- **Listed entries**:
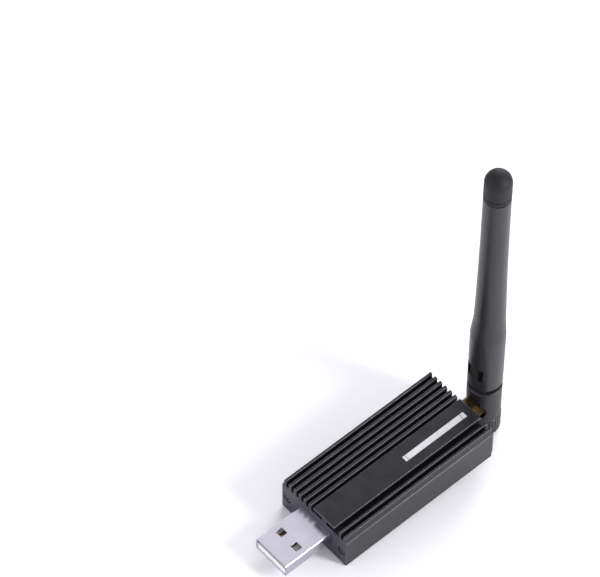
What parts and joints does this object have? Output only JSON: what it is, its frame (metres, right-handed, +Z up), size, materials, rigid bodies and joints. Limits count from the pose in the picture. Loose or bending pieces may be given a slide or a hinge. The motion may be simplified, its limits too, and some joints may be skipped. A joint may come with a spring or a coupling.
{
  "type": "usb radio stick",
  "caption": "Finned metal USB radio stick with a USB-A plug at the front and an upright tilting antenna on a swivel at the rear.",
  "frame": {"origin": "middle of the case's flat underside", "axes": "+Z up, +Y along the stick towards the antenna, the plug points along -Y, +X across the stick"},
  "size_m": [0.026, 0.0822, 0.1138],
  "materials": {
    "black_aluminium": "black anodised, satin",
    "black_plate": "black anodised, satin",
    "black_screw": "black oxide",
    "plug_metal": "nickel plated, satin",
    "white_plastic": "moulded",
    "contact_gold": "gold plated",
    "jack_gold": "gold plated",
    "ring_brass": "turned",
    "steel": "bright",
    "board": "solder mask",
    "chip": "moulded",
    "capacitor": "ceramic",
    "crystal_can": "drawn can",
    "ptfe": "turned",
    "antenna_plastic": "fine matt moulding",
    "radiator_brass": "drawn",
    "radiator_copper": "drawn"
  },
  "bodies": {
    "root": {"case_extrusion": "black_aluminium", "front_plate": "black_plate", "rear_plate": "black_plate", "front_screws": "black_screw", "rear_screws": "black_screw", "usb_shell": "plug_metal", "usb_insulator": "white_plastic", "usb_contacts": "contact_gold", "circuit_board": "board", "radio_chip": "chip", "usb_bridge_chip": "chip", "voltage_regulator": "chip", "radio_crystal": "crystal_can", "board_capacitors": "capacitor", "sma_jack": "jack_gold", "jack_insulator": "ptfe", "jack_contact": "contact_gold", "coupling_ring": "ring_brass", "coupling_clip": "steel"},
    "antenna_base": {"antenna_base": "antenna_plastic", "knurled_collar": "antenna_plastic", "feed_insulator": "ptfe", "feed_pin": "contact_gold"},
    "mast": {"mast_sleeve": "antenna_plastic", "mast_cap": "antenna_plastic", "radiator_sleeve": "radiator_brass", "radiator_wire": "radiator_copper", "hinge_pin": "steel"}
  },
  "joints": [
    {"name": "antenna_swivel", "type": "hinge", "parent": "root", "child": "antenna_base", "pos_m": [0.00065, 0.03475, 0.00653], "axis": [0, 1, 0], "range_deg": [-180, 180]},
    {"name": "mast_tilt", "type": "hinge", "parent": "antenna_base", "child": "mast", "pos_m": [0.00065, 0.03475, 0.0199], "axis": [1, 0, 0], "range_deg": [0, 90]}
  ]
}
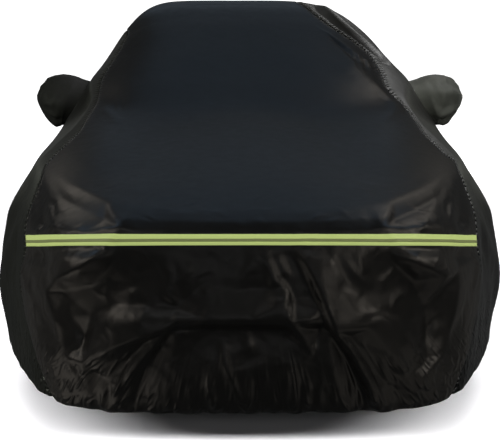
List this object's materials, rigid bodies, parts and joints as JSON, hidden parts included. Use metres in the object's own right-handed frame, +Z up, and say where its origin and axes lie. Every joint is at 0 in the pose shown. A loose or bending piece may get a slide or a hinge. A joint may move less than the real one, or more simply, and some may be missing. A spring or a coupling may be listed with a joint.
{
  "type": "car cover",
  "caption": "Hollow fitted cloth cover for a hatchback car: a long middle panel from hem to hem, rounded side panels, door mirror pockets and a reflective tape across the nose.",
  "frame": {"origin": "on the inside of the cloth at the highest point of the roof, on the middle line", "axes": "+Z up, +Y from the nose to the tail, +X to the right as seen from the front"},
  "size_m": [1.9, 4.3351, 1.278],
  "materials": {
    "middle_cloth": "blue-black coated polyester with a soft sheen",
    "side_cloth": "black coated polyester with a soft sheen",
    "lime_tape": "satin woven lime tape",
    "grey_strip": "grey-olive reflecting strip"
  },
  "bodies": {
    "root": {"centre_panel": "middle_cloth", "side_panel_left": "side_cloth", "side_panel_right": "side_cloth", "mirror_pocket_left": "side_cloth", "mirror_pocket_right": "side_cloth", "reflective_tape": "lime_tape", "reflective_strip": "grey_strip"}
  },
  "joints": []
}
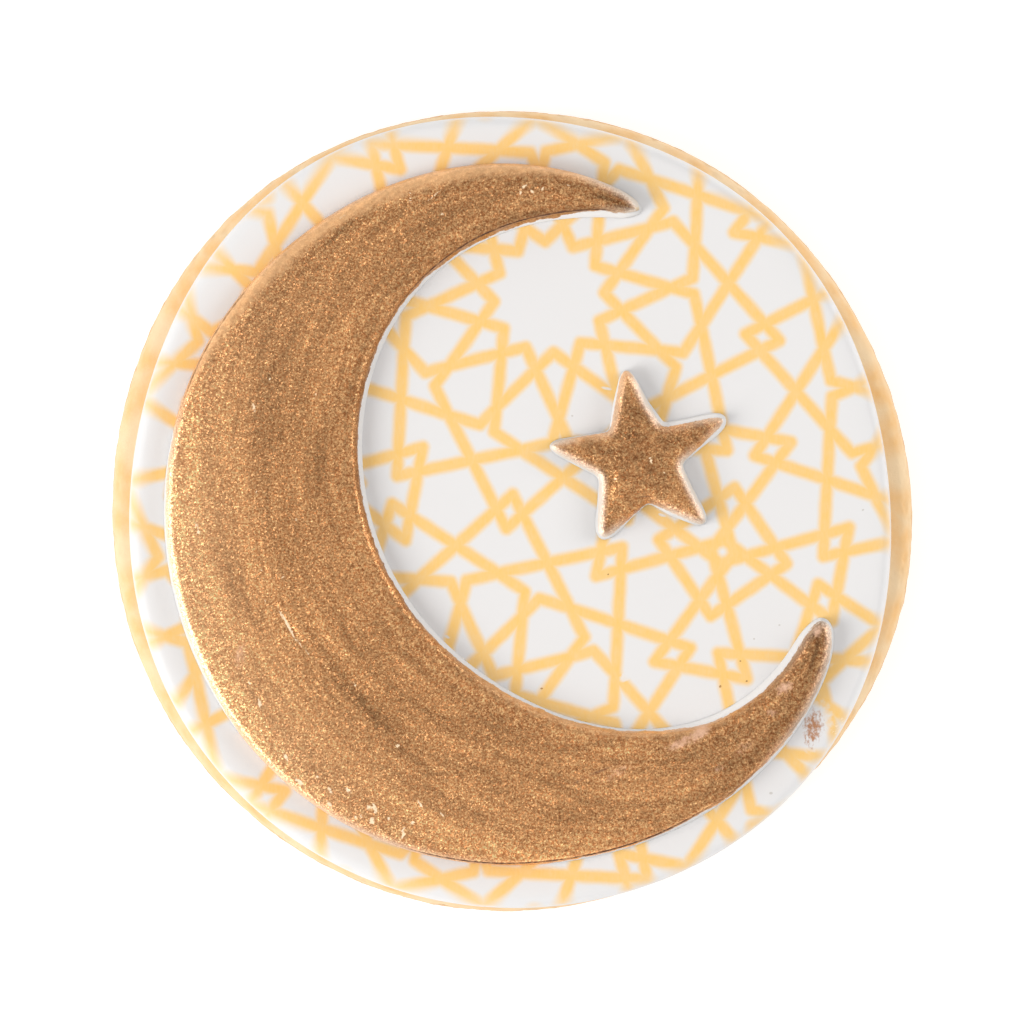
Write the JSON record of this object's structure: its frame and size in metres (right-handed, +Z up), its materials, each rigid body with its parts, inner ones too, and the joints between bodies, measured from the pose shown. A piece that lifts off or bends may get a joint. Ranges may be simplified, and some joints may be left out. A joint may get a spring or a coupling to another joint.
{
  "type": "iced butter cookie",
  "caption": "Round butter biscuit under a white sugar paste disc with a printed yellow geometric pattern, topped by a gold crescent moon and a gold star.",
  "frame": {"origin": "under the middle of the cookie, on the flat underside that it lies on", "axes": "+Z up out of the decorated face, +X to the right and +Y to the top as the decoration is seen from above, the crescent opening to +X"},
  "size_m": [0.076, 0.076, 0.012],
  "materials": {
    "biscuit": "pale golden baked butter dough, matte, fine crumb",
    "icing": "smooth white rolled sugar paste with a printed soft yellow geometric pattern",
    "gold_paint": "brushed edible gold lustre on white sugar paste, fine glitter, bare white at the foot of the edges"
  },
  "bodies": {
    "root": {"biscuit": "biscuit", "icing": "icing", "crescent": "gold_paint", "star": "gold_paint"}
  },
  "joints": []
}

- **Directions**: Repeat all the records. Match each line exactly.

- **Reply**:
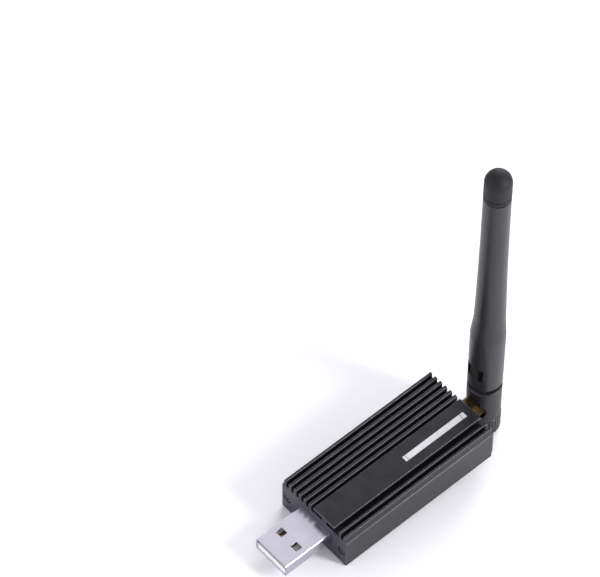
What parts and joints does this object have? Output only JSON: what it is, its frame (metres, right-handed, +Z up), size, materials, rigid bodies and joints. Limits count from the pose in the picture. Loose or bending pieces may be given a slide or a hinge. The motion may be simplified, its limits too, and some joints may be skipped. A joint may come with a spring or a coupling.
{
  "type": "usb radio stick",
  "caption": "Finned metal USB radio stick with a USB-A plug at the front and an upright tilting antenna on a swivel at the rear.",
  "frame": {"origin": "middle of the case's flat underside", "axes": "+Z up, +Y along the stick towards the antenna, the plug points along -Y, +X across the stick"},
  "size_m": [0.026, 0.0822, 0.1138],
  "materials": {
    "black_aluminium": "black anodised, satin",
    "black_plate": "black anodised, satin",
    "black_screw": "black oxide",
    "plug_metal": "nickel plated, satin",
    "white_plastic": "moulded",
    "contact_gold": "gold plated",
    "jack_gold": "gold plated",
    "ring_brass": "turned",
    "steel": "bright",
    "board": "solder mask",
    "chip": "moulded",
    "capacitor": "ceramic",
    "crystal_can": "drawn can",
    "ptfe": "turned",
    "antenna_plastic": "fine matt moulding",
    "radiator_brass": "drawn",
    "radiator_copper": "drawn"
  },
  "bodies": {
    "root": {"case_extrusion": "black_aluminium", "front_plate": "black_plate", "rear_plate": "black_plate", "front_screws": "black_screw", "rear_screws": "black_screw", "usb_shell": "plug_metal", "usb_insulator": "white_plastic", "usb_contacts": "contact_gold", "circuit_board": "board", "radio_chip": "chip", "usb_bridge_chip": "chip", "voltage_regulator": "chip", "radio_crystal": "crystal_can", "board_capacitors": "capacitor", "sma_jack": "jack_gold", "jack_insulator": "ptfe", "jack_contact": "contact_gold", "coupling_ring": "ring_brass", "coupling_clip": "steel"},
    "antenna_base": {"antenna_base": "antenna_plastic", "knurled_collar": "antenna_plastic", "feed_insulator": "ptfe", "feed_pin": "contact_gold"},
    "mast": {"mast_sleeve": "antenna_plastic", "mast_cap": "antenna_plastic", "radiator_sleeve": "radiator_brass", "radiator_wire": "radiator_copper", "hinge_pin": "steel"}
  },
  "joints": [
    {"name": "antenna_swivel", "type": "hinge", "parent": "root", "child": "antenna_base", "pos_m": [0.00065, 0.03475, 0.00653], "axis": [0, 1, 0], "range_deg": [-180, 180]},
    {"name": "mast_tilt", "type": "hinge", "parent": "antenna_base", "child": "mast", "pos_m": [0.00065, 0.03475, 0.0199], "axis": [1, 0, 0], "range_deg": [0, 90]}
  ]
}
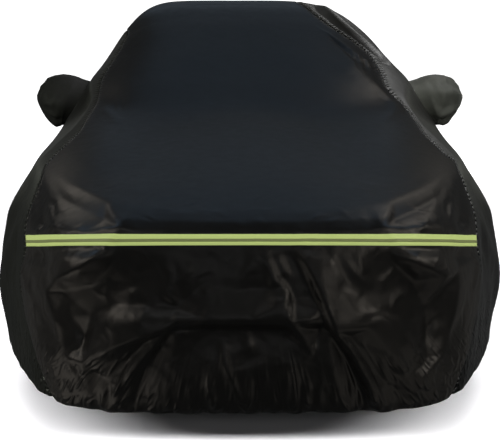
List this object's materials, rigid bodies, parts and joints as JSON, hidden parts included. Use metres in the object's own right-handed frame, +Z up, and say where its origin and axes lie. Every joint is at 0 in the pose shown. A loose or bending piece may get a slide or a hinge. A joint may move less than the real one, or more simply, and some may be missing. A spring or a coupling may be listed with a joint.
{
  "type": "car cover",
  "caption": "Hollow fitted cloth cover for a hatchback car: a long middle panel from hem to hem, rounded side panels, door mirror pockets and a reflective tape across the nose.",
  "frame": {"origin": "on the inside of the cloth at the highest point of the roof, on the middle line", "axes": "+Z up, +Y from the nose to the tail, +X to the right as seen from the front"},
  "size_m": [1.9, 4.3351, 1.278],
  "materials": {
    "middle_cloth": "blue-black coated polyester with a soft sheen",
    "side_cloth": "black coated polyester with a soft sheen",
    "lime_tape": "satin woven lime tape",
    "grey_strip": "grey-olive reflecting strip"
  },
  "bodies": {
    "root": {"centre_panel": "middle_cloth", "side_panel_left": "side_cloth", "side_panel_right": "side_cloth", "mirror_pocket_left": "side_cloth", "mirror_pocket_right": "side_cloth", "reflective_tape": "lime_tape", "reflective_strip": "grey_strip"}
  },
  "joints": []
}
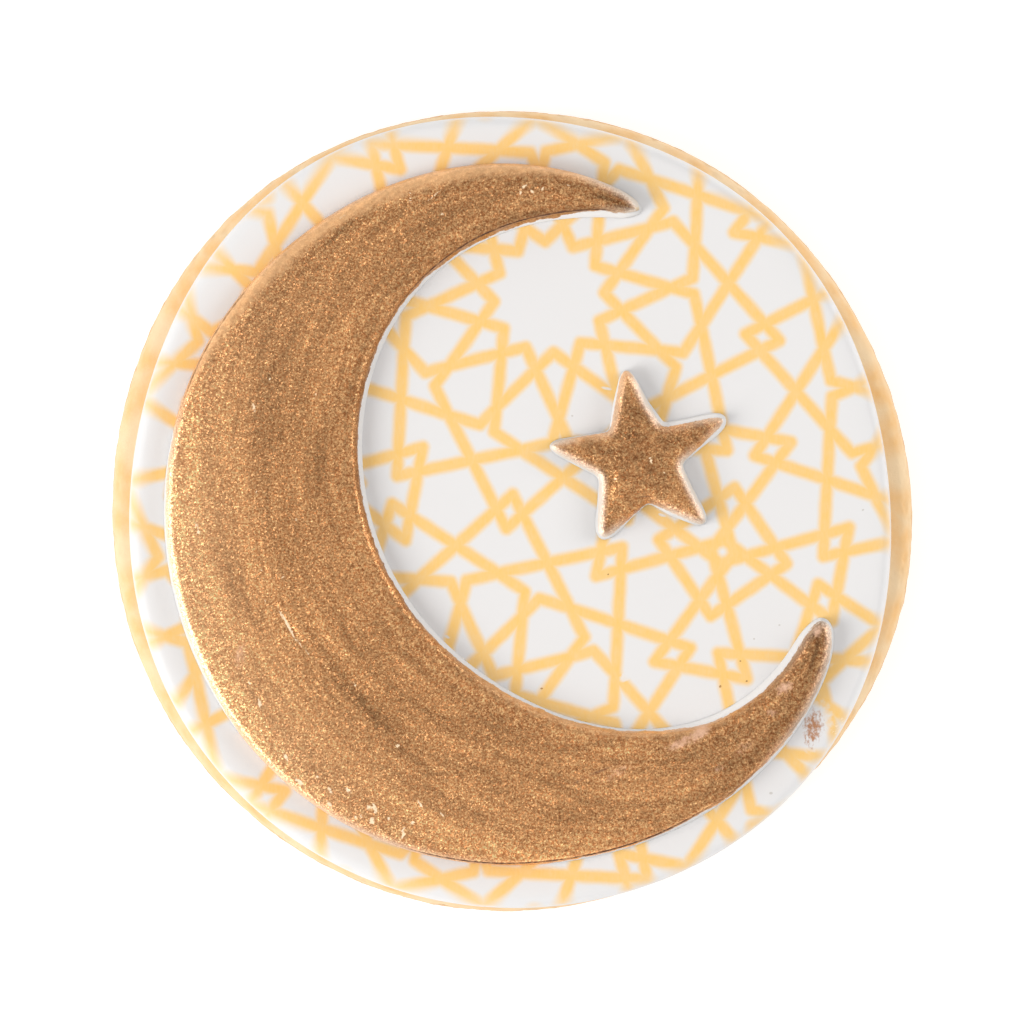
Write the JSON record of this object's structure: its frame and size in metres (right-handed, +Z up), its materials, each rigid body with its parts, inner ones too, and the joints between bodies, measured from the pose shown. A piece that lifts off or bends may get a joint. Ranges may be simplified, and some joints may be left out. A joint may get a spring or a coupling to another joint.
{
  "type": "iced butter cookie",
  "caption": "Round butter biscuit under a white sugar paste disc with a printed yellow geometric pattern, topped by a gold crescent moon and a gold star.",
  "frame": {"origin": "under the middle of the cookie, on the flat underside that it lies on", "axes": "+Z up out of the decorated face, +X to the right and +Y to the top as the decoration is seen from above, the crescent opening to +X"},
  "size_m": [0.076, 0.076, 0.012],
  "materials": {
    "biscuit": "pale golden baked butter dough, matte, fine crumb",
    "icing": "smooth white rolled sugar paste with a printed soft yellow geometric pattern",
    "gold_paint": "brushed edible gold lustre on white sugar paste, fine glitter, bare white at the foot of the edges"
  },
  "bodies": {
    "root": {"biscuit": "biscuit", "icing": "icing", "crescent": "gold_paint", "star": "gold_paint"}
  },
  "joints": []
}